Epílogo
HE VISTO A LOS MUERTOS CON VIDA
Las calles de Glen Avich, sus bosques, colinas y las aguas del lago están llenos de historias que no serán olvidadas. Sencillas historias de amor y lucha, de días de lluvia, de bodas, enfermedades, de niños jugando, de mujeres y hombres amándose, de familias y vidas pasadas que se despliegan frente a mis ojos. Los hombres y mujeres que vivieron y murieron antes que yo, algunos de mi propia sangre. Las lágrimas que derramaron, sus risas, el nacimiento de sus hijos y la muerte de sus seres queridos, sus amores y odios, sus alegrías y desdichas, están escritas sobre los muros y paredes, en los árboles, elevándose de la tierra como un banco de niebla.

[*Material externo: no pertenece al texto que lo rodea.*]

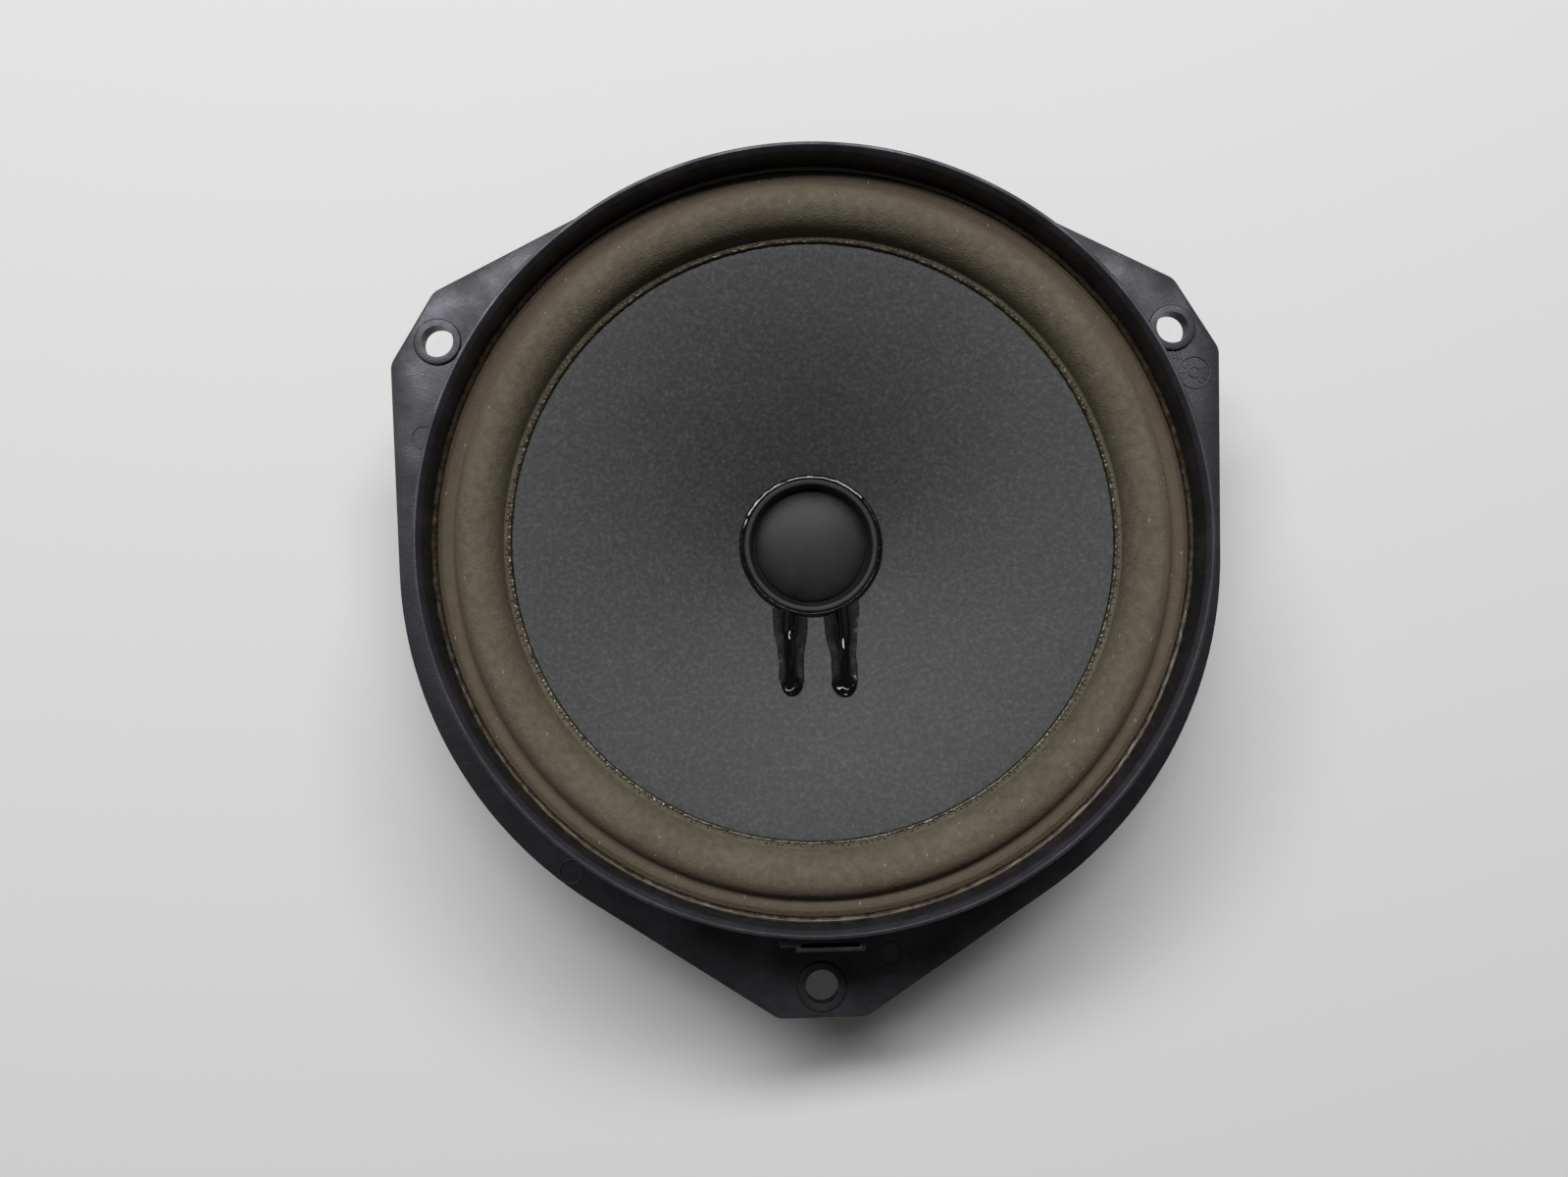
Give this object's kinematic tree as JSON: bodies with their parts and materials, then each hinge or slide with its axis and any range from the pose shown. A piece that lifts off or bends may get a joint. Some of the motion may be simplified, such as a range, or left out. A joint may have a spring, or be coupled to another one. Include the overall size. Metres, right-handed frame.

He oído sus historias mientras camino, susurrándomelas a cada paso que doy. Las veo en las piedras, enredadas en las esquinas como torbellinos que esperan ser desenmarañados. Las voy recogiendo con mis manos, las llevo conmigo y me envuelven, deseando que las escriba, que las cuente. Allá donde voy los veo, a la gente que estuvo aquí antes que yo. Y me llaman. Veo espíritus en los ojos de los niños, en su sangre, como si estuviera leyendo un libro. Veo cada generación perdida. Puede que mis sueños me muestren el futuro, pero ellos, los muertos, vienen a mí para que el pasado no se olvide. Atesoro con cuidado los recuerdos de cada día y noche en los que veo a los muertos con vida, porque me hablan de sus historias. Unas historias que tengo el deber de contar.